GIVEN PROBLEM. Identify the lines bearing the string "joints" and gather them.

DATA SEGMENT.
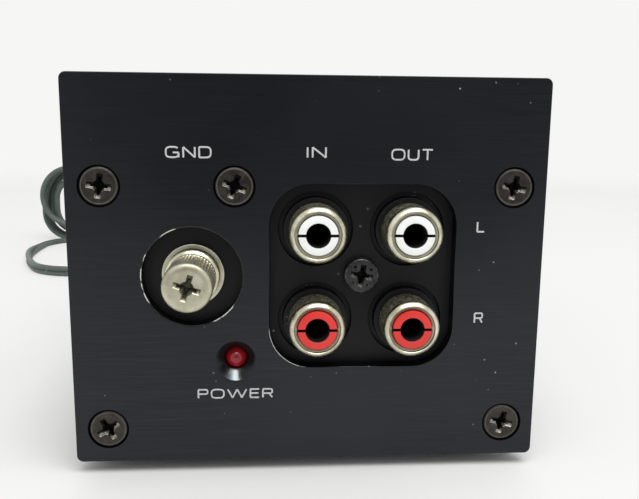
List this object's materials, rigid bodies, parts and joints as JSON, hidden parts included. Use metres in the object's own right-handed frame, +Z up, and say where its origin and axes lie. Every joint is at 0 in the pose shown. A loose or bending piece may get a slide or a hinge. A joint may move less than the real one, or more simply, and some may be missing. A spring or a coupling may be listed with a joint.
{
  "type": "phono preamp",
  "caption": "Small steel-cased phono preamp with input and output jacks, a knurled ground terminal and a power light on the front, and a captive flat mains cord with its plug.",
  "frame": {"origin": "middle of the underside of the box with its terminal and strain relief, on the table that the rubber feet stand on, without the cord", "axes": "+Z up; the front panel faces -Y; +X to the right seen from the front"},
  "size_m": [0.1442, 0.243, 0.0613],
  "materials": {
    "black_anodised": "fine brushed, black anodised",
    "tray_paint": "satin black paint on steel",
    "cover_paint": "fine textured black paint on steel",
    "black_screw": "blackened steel with a bronze sheen",
    "nickel": "satin nickel plate",
    "contact_metal": "tinned brass",
    "white_plastic": "moulded white plastic",
    "red_plastic": "moulded red plastic",
    "black_plastic": "moulded black plastic",
    "red_lens": "tinted epoxy",
    "black_rubber": "matt",
    "zinc": "zinc plate",
    "tinned_wire": "tinned",
    "board_laminate": "phenolic laminate",
    "spacer_brass": "turned",
    "chip_plastic": "moulded",
    "blue_sleeve": "shrink sleeve",
    "red_film": "dipped",
    "tan_coating": "lacquer",
    "core_steel": "varnished laminations",
    "winding_tape": "polyester tape",
    "grey_wire": "vinyl",
    "green_wire": "vinyl",
    "cord_vinyl": "satin dark grey-green vinyl",
    "plug_vinyl": "moulded black vinyl",
    "blade_metal": "nickel-plated brass"
  },
  "bodies": {
    "casing": {"front_panel": "black_anodised", "panel_screws": "black_screw", "chassis": "tray_paint", "case_cover": "cover_paint", "cover_screws": "black_screw", "rubber_feet": "black_rubber", "ground_bush": "zinc", "ground_lug": "tinned_wire", "ground_nut": "zinc", "jack_block": "black_plastic", "jack_shells": "nickel", "white_insulators": "white_plastic", "red_insulators": "red_plastic", "centre_contacts": "contact_metal", "jack_screw": "black_screw", "jack_earth_strap": "tinned_wire", "light_lens": "red_lens", "light_holder": "black_plastic", "light_leads": "tinned_wire", "circuit_board": "board_laminate", "board_spacers": "spacer_brass", "board_screws": "zinc", "preamp_chips": "chip_plastic", "electrolytic_capacitors": "blue_sleeve", "film_capacitors": "red_film", "resistors": "tan_coating", "rectifier_diodes": "chip_plastic", "voltage_regulators": "chip_plastic", "transformer_core": "core_steel", "transformer_winding": "winding_tape", "transformer_bracket": "zinc", "transformer_screws": "zinc", "signal_wires": "grey_wire", "ground_wire": "green_wire", "secondary_wires": "grey_wire", "mains_wires": "grey_wire", "strain_relief": "black_rubber", "power_cord": "cord_vinyl", "cord_hank": "cord_vinyl", "cord_tie": "black_rubber", "plug_lead": "cord_vinyl", "plug_body": "plug_vinyl", "plug_blades": "blade_metal"},
    "washer": {"ground_washer": "nickel"},
    "terminal_screw": {"ground_screw": "nickel"}
  },
  "joints": [
    {"name": "terminal_travel", "type": "slide", "parent": "casing", "child": "washer", "axis": [0, -1, 0], "range_m": [0, 0.0028]},
    {"name": "terminal_turn", "type": "hinge", "parent": "washer", "child": "terminal_screw", "pos_m": [-0.0177, -0.068, 0.0314], "axis": [0, -1, 0], "range_deg": [0, 1440]}
  ],
  "couplings": [
    {"joint": "terminal_turn", "follows": "terminal_travel", "rad_per_m": 8976}
  ]
}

FINISHED ANSWER.
List this object's materials, rigid bodies, parts and joints as JSON, hidden parts included. Use metres in the object's own right-handed frame, +Z up, and say where its origin and axes lie. Every joint is at 0 in the pose shown. A loose or bending piece may get a slide or a hinge. A joint may move less than the real one, or more simply, and some may be missing. A spring or a coupling may be listed with a joint.
  "joints": [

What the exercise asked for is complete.